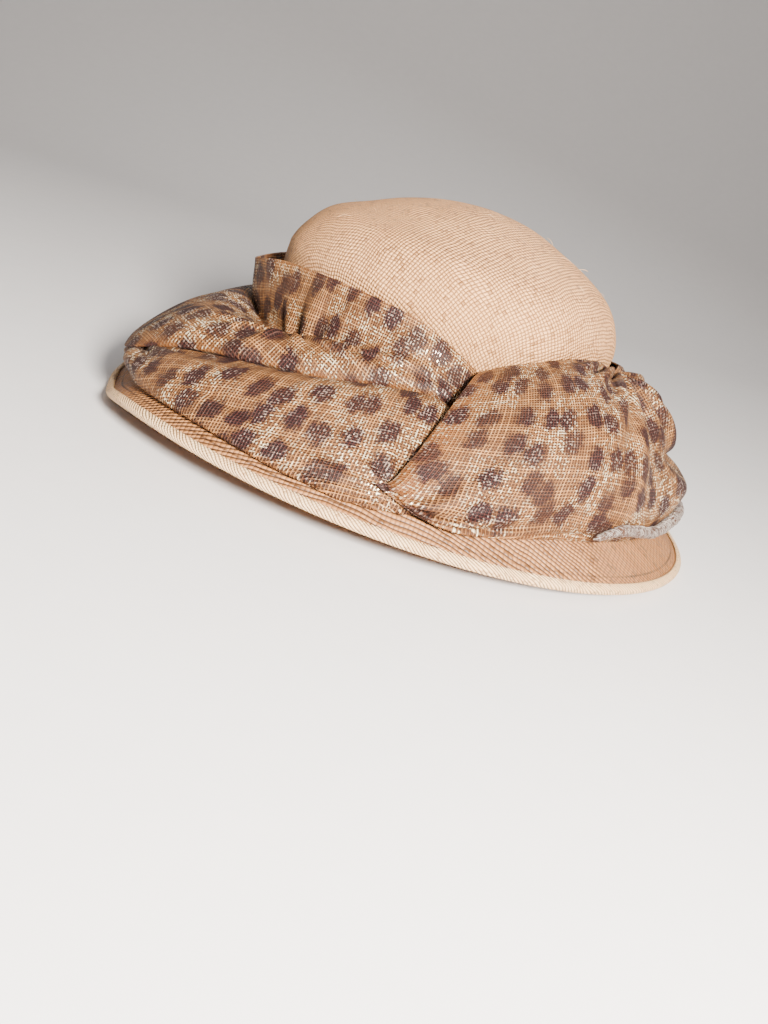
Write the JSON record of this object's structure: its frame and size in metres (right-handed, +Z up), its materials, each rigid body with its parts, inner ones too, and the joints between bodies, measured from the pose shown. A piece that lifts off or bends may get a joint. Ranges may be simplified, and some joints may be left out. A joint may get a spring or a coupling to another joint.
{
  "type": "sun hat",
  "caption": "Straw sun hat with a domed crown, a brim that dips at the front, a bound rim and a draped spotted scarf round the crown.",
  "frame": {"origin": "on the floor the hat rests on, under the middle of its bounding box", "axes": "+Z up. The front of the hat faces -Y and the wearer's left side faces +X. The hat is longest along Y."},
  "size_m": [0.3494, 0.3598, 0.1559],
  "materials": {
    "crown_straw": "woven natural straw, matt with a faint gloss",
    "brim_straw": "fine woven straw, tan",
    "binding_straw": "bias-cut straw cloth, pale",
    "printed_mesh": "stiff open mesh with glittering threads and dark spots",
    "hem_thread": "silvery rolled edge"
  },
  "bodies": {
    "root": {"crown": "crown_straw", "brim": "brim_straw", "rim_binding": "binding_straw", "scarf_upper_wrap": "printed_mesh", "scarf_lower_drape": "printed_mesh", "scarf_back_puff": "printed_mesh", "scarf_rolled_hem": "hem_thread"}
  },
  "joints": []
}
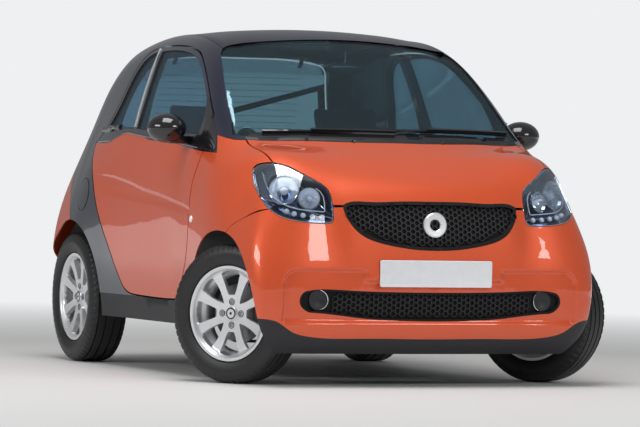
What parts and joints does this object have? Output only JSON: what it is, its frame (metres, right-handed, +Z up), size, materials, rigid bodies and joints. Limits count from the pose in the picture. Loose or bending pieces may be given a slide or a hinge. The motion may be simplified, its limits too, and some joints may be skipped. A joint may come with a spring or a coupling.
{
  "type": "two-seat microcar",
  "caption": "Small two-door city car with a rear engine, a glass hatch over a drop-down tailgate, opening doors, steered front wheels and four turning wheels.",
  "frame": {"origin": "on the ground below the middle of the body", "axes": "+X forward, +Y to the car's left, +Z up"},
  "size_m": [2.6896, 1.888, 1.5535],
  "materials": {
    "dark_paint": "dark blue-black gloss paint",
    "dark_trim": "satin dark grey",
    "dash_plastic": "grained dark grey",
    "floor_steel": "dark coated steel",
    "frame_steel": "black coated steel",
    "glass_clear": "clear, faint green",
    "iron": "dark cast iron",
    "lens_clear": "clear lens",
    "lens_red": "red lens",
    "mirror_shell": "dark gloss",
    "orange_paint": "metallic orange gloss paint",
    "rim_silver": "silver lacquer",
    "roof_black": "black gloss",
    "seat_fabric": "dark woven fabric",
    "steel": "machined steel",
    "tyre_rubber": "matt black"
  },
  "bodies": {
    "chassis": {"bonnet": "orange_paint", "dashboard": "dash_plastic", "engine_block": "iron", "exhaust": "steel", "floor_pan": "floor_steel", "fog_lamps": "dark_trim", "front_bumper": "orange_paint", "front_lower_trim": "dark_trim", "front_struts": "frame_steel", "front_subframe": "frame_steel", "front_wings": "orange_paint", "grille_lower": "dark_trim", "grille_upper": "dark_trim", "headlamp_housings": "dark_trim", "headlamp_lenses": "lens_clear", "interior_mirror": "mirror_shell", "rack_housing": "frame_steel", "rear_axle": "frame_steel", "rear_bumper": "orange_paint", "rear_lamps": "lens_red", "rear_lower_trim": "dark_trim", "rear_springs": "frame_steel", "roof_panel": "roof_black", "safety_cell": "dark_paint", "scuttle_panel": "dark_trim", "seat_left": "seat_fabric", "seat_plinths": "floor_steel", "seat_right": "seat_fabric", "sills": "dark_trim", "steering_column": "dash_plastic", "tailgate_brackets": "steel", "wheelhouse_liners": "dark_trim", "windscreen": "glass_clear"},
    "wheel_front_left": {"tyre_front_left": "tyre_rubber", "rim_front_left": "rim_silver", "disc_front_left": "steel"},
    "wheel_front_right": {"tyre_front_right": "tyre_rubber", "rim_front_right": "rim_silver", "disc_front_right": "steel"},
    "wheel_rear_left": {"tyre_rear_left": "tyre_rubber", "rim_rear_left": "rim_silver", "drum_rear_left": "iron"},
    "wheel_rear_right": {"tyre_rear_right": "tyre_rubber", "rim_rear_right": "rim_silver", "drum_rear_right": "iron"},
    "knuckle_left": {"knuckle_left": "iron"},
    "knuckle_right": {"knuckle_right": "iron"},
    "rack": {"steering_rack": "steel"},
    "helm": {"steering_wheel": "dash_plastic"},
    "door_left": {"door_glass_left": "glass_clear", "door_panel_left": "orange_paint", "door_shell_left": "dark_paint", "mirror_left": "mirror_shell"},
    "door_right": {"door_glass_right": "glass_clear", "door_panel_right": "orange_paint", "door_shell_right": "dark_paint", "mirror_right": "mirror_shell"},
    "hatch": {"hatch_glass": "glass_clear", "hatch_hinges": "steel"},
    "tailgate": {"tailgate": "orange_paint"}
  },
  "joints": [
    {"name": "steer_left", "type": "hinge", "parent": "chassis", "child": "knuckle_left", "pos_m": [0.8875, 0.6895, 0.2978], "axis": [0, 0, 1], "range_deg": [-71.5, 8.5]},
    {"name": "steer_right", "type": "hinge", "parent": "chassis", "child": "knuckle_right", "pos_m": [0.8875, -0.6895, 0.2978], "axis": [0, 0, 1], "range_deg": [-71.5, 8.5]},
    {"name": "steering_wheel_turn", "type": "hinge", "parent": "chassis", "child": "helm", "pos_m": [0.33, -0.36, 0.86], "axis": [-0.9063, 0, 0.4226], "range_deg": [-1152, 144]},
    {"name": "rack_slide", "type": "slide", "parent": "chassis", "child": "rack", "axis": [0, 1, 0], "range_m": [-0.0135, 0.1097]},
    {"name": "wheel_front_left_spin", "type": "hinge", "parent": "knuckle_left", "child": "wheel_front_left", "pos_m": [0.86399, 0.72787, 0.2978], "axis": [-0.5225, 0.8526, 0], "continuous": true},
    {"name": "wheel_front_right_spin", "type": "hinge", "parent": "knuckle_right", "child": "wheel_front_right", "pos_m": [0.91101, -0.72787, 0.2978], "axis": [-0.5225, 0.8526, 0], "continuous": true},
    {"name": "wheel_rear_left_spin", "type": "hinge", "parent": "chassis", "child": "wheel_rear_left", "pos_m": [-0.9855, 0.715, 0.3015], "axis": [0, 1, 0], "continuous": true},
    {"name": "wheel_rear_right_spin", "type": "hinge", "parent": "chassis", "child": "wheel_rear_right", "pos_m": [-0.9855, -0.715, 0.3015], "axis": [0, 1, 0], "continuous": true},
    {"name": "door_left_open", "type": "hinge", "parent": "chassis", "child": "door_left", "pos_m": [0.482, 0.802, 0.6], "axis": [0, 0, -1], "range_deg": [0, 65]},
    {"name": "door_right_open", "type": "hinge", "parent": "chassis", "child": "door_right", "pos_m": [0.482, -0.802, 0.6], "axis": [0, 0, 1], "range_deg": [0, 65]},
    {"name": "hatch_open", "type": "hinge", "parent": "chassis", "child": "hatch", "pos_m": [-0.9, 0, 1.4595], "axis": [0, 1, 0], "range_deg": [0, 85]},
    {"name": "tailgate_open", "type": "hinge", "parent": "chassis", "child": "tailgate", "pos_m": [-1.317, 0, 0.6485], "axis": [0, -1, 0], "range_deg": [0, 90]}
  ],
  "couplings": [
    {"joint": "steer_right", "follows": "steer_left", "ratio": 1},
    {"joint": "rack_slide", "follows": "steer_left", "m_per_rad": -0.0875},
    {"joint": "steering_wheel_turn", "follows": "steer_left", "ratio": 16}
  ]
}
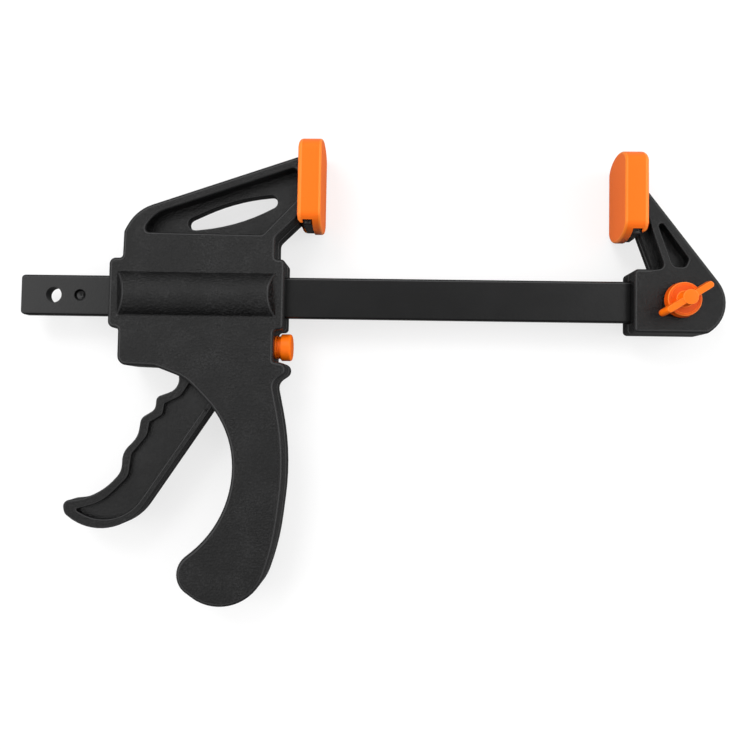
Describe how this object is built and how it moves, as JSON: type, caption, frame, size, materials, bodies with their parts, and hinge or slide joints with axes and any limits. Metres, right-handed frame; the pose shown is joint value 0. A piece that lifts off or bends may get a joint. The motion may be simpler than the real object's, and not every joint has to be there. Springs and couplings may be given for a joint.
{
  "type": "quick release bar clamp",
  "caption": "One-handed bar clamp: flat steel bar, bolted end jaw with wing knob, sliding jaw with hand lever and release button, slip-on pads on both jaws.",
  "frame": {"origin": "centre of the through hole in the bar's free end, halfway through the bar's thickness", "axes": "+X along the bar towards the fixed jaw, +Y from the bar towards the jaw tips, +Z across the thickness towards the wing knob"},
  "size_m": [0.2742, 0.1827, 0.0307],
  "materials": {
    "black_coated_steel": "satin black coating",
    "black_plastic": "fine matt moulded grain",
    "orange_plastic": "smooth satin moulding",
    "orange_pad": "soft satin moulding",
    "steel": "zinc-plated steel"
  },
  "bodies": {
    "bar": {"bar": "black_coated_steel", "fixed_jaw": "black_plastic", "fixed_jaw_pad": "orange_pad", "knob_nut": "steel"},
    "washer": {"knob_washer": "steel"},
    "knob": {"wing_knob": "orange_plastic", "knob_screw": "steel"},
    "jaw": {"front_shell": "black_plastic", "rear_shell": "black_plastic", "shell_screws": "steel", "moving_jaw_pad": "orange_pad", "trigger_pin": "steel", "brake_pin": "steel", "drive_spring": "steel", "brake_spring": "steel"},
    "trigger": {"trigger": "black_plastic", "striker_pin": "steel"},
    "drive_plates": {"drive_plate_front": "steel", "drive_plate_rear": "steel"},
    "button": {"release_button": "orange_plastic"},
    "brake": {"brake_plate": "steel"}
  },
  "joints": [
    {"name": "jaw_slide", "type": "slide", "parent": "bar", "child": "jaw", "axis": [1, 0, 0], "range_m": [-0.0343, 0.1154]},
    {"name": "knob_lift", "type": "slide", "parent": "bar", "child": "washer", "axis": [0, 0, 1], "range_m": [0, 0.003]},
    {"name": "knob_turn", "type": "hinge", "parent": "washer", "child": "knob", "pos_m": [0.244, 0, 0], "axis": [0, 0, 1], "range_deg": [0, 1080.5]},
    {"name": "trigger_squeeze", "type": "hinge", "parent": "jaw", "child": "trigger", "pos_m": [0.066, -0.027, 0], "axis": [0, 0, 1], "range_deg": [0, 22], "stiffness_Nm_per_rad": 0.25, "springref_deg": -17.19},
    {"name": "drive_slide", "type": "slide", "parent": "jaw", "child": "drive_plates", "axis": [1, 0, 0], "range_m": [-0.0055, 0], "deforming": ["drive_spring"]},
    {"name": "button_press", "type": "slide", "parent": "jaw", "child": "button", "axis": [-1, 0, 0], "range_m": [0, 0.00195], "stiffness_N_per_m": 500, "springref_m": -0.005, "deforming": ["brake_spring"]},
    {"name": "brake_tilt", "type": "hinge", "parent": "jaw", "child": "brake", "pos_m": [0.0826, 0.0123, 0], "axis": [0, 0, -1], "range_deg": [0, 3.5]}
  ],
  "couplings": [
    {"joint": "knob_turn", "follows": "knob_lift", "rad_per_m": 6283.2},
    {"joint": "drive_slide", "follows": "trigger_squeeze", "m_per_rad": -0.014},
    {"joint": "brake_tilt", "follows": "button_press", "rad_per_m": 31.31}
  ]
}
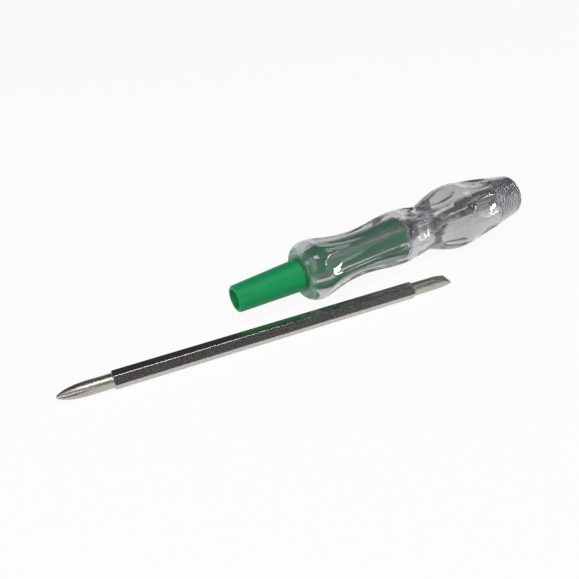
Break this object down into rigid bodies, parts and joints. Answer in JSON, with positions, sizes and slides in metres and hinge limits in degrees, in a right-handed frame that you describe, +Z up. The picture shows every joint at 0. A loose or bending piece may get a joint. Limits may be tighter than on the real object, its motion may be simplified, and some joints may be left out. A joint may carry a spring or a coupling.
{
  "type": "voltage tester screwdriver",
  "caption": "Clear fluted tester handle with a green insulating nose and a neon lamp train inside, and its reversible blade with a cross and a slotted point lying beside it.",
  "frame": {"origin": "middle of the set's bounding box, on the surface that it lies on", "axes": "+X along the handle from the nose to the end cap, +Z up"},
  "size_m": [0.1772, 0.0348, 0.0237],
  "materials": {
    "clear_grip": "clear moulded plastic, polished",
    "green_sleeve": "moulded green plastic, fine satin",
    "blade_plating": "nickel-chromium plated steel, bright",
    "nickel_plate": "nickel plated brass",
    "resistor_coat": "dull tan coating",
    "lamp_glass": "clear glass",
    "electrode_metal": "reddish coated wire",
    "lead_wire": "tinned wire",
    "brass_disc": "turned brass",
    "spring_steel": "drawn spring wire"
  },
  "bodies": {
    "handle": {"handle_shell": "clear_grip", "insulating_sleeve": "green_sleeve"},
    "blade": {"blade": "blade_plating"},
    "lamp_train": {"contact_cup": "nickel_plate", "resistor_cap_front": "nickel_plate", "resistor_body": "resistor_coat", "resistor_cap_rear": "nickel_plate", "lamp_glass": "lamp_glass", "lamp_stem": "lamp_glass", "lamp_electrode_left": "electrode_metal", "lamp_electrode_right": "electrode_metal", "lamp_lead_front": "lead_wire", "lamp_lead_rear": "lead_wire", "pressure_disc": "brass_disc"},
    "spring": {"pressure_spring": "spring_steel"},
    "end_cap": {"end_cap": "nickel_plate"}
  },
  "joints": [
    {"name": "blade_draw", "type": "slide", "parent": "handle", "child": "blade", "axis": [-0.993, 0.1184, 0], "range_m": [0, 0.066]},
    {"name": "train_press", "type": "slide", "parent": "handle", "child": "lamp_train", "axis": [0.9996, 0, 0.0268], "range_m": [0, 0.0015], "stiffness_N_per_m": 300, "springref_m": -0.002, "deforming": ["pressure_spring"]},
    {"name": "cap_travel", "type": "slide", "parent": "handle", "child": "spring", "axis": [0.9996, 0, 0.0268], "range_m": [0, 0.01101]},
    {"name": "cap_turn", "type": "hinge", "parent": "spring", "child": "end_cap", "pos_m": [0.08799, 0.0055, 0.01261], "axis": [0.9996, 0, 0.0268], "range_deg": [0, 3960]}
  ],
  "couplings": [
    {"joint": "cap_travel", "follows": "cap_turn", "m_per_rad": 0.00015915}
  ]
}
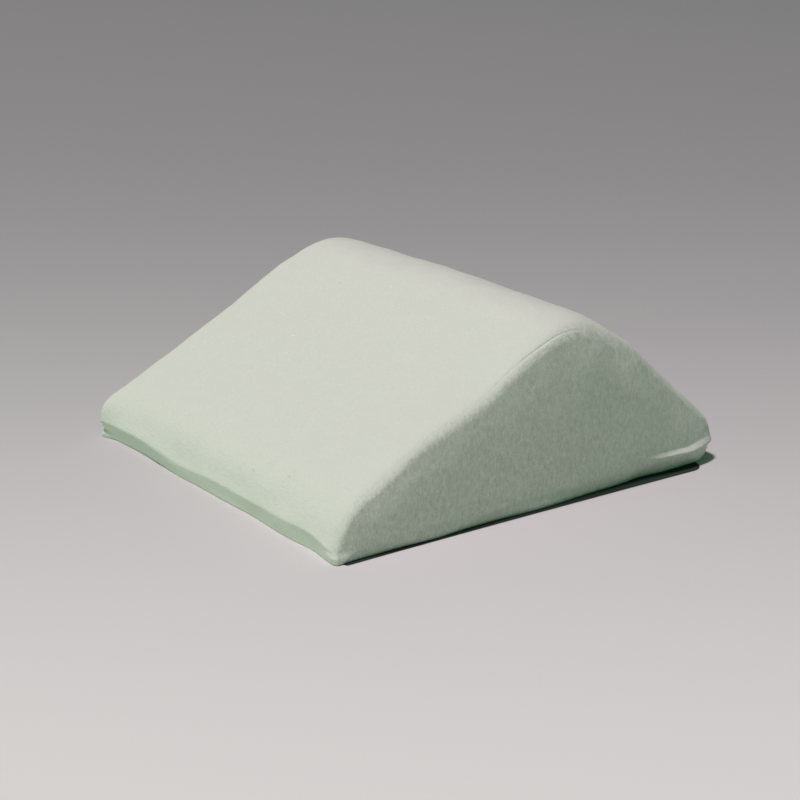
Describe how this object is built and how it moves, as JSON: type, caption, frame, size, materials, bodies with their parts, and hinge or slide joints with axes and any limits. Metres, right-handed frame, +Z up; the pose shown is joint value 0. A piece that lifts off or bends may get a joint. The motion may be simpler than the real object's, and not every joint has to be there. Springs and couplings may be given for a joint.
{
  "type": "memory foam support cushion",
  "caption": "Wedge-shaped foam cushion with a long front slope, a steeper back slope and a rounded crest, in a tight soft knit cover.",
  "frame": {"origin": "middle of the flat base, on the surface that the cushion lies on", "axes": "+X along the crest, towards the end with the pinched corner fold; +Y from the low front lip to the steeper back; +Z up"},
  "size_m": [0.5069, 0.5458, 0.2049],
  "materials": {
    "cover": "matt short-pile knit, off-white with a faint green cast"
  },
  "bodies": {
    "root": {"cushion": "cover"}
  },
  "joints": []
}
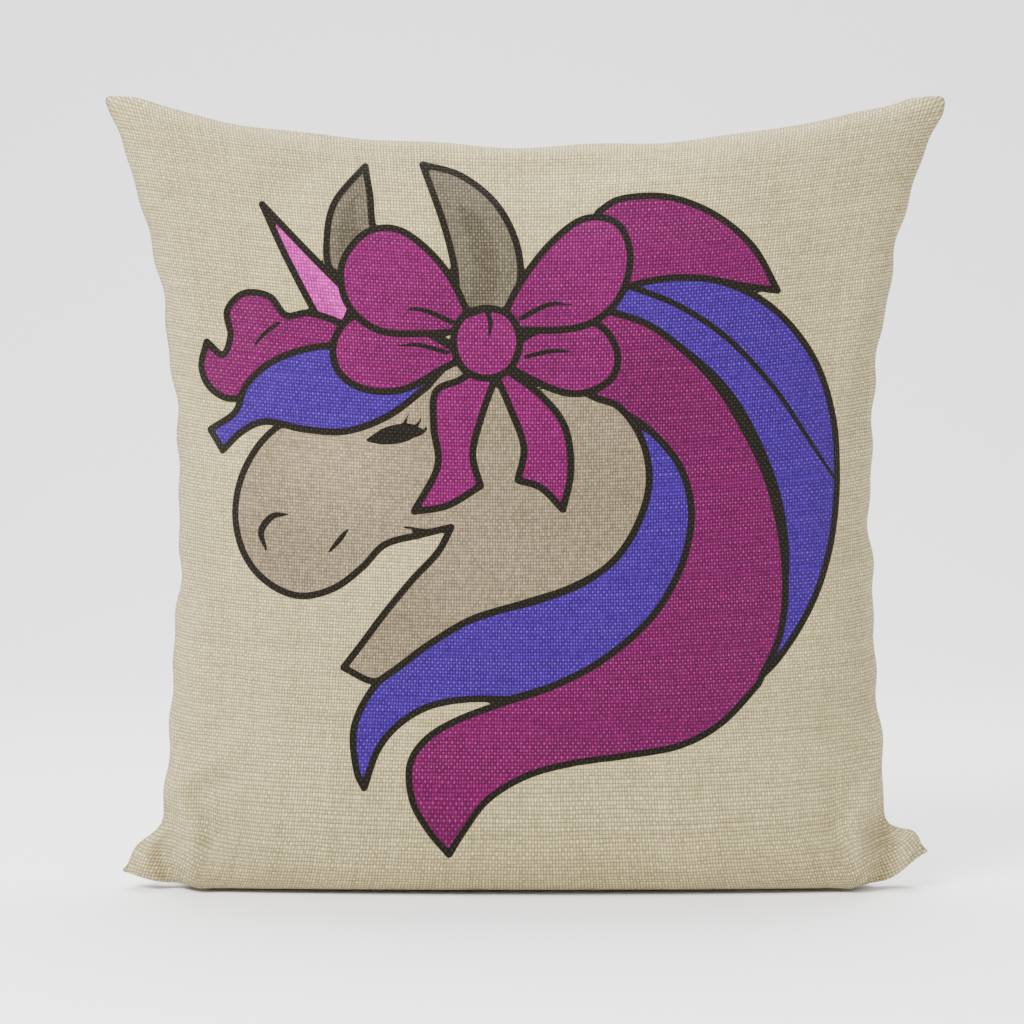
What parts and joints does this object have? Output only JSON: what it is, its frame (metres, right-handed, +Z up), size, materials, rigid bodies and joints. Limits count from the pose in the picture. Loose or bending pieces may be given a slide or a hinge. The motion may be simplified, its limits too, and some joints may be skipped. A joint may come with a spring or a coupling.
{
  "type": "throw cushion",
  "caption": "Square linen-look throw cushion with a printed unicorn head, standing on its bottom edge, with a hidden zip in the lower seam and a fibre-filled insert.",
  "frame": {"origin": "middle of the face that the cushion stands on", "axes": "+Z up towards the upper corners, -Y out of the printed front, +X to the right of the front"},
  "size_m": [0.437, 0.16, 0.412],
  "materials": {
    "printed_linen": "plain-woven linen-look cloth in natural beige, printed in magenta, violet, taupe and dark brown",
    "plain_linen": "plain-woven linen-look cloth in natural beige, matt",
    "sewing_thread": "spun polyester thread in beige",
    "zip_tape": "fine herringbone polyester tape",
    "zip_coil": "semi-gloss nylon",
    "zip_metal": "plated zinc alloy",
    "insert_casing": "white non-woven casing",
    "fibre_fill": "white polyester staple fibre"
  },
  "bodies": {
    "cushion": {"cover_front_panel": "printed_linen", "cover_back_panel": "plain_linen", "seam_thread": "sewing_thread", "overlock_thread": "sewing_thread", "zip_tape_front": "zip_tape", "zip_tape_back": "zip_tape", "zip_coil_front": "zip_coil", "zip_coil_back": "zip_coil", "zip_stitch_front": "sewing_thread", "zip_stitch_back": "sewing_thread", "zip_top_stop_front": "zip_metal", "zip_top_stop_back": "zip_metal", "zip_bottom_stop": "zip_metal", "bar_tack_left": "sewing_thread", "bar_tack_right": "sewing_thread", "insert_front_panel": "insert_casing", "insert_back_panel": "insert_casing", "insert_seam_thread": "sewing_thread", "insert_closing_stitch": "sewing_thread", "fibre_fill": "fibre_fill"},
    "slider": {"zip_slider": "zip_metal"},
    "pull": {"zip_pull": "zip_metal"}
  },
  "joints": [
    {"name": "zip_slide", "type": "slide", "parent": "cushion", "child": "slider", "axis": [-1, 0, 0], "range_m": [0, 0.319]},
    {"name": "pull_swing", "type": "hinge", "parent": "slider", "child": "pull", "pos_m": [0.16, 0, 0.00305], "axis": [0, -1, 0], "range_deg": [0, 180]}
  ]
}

§ §

= WHAT YOU WILL DO =
Read through the lines above and collect those that contain the string "moves".

= RESPONSE =
Describe how this object is built and how it moves, as JSON: type, caption, frame, size, materials, bodies with their parts, and hinge or slide joints with axes and any limits. Metres, right-handed frame; the pose shown is joint value 0. A piece that lifts off or bends may get a joint. The motion may be simpler than the real object's, and not every joint has to be there. Springs and couplings may be given for a joint.
Describe how this object is built and how it moves, as JSON: type, caption, frame, size, materials, bodies with their parts, and hinge or slide joints with axes and any limits. Metres, right-handed frame, +Z up; the pose shown is joint value 0. A piece that lifts off or bends may get a joint. The motion may be simpler than the real object's, and not every joint has to be there. Springs and couplings may be given for a joint.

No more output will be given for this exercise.